In a large pot, add 1.5 liters of clean water and the dried anchovy and kelp broth pack. Bring to a boil over high heat, then reduce to medium and simmer for about 10 minutes to create a rich, flavorful broth. Remove the broth pack to prevent the soup from becoming too concentrated.

Step 3

Step 4

Dissolve 2 tablespoons of fermented soybean paste (doenjang) into the broth. It’s helpful to use a sieve to ensure it dissolves smoothly without lumps. Once the doenjang is dissolved, add the sliced Korean radish and zucchini. Bring to a boil and cook until the radish becomes translucent. Boiling over high heat at this stage helps to extract the flavors into the broth.

Step 4

Step 5

Once the broth is boiling again, add the prepared blue crabs and 2 tablespoons of soy sauce for soup (gukganjang). It’s best not to overcook the crabs once added, as they can become mushy. Simmer briefly, just until the crabs turn a lovely pinkish-orange color. This indicates they are cooked.

Step 5

Step 6

Now, it’s time to add the spicy element to the crab stew. Stir in the sliced onion, 1 tablespoon of minced garlic, and 1 tablespoon of red pepper flakes (gochugaru).
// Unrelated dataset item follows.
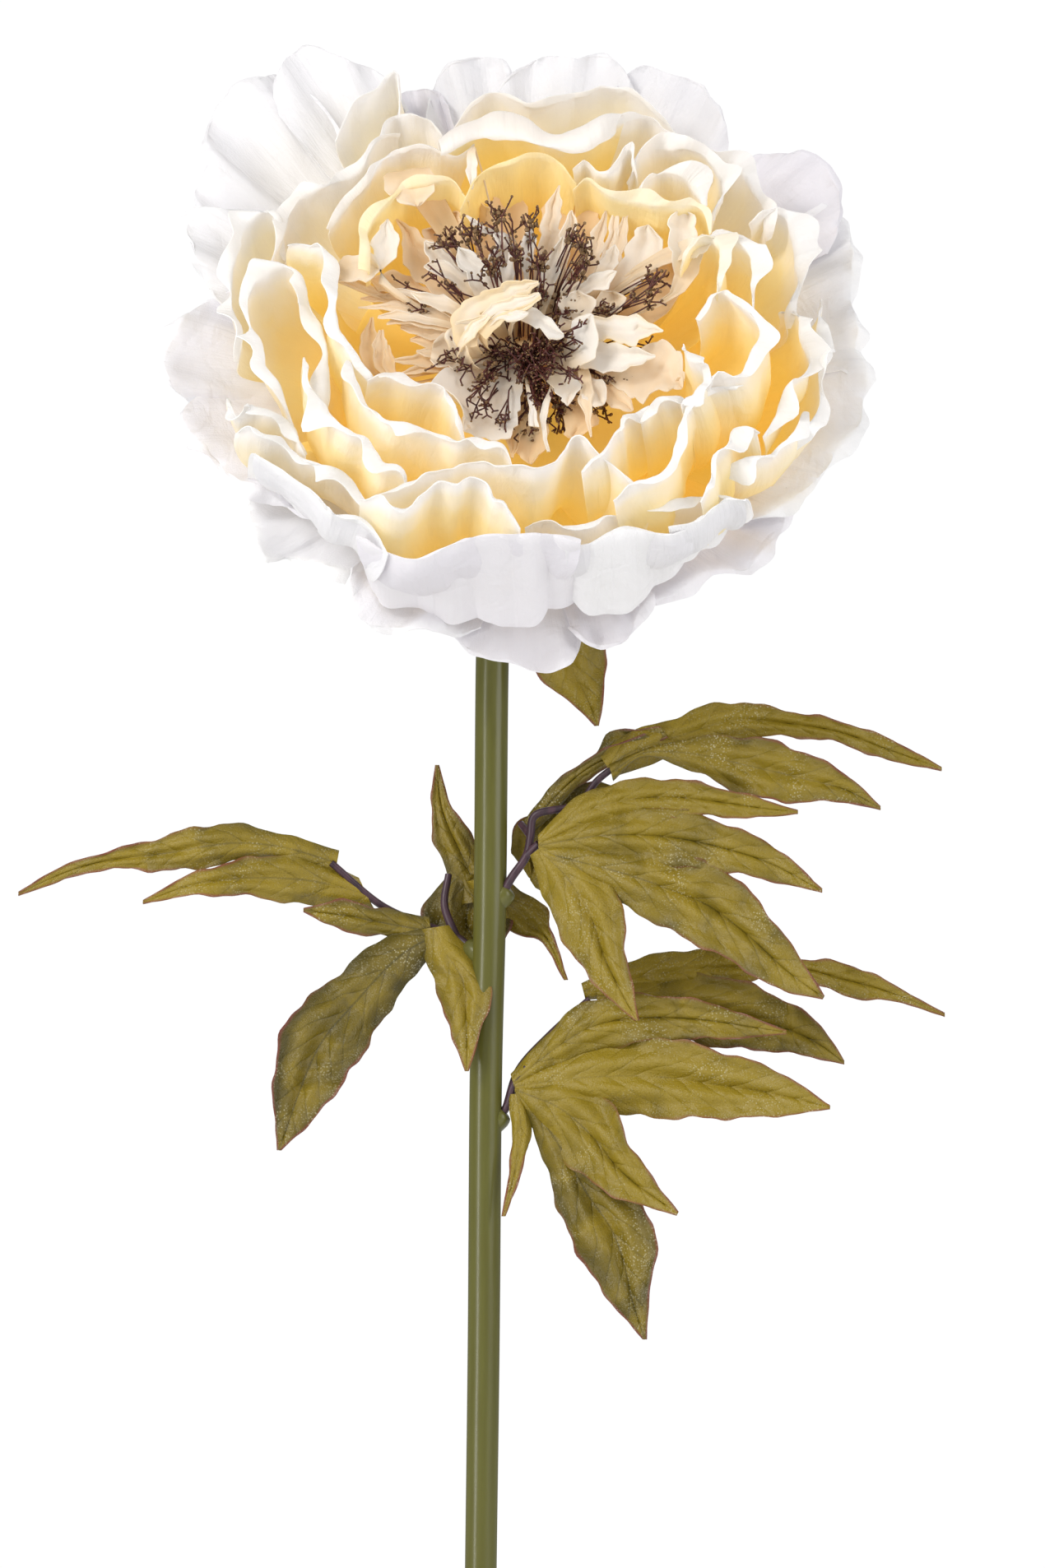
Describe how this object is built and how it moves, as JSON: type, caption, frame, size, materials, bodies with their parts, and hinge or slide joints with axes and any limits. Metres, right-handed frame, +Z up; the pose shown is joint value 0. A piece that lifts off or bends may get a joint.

Let it simmer for a short while longer to allow all the flavors to meld together, creating a wonderfully spicy yet refreshing broth.

Step 6

Step 7

Finally, add a generous amount of green onion and crown daisy. Sprinkle a pinch of black pepper on top, and your delicious Kkotgetang is ready! The aromatic crown daisy and the fresh green onion add a wonderful depth of flavor. Enjoy it while it’s piping hot!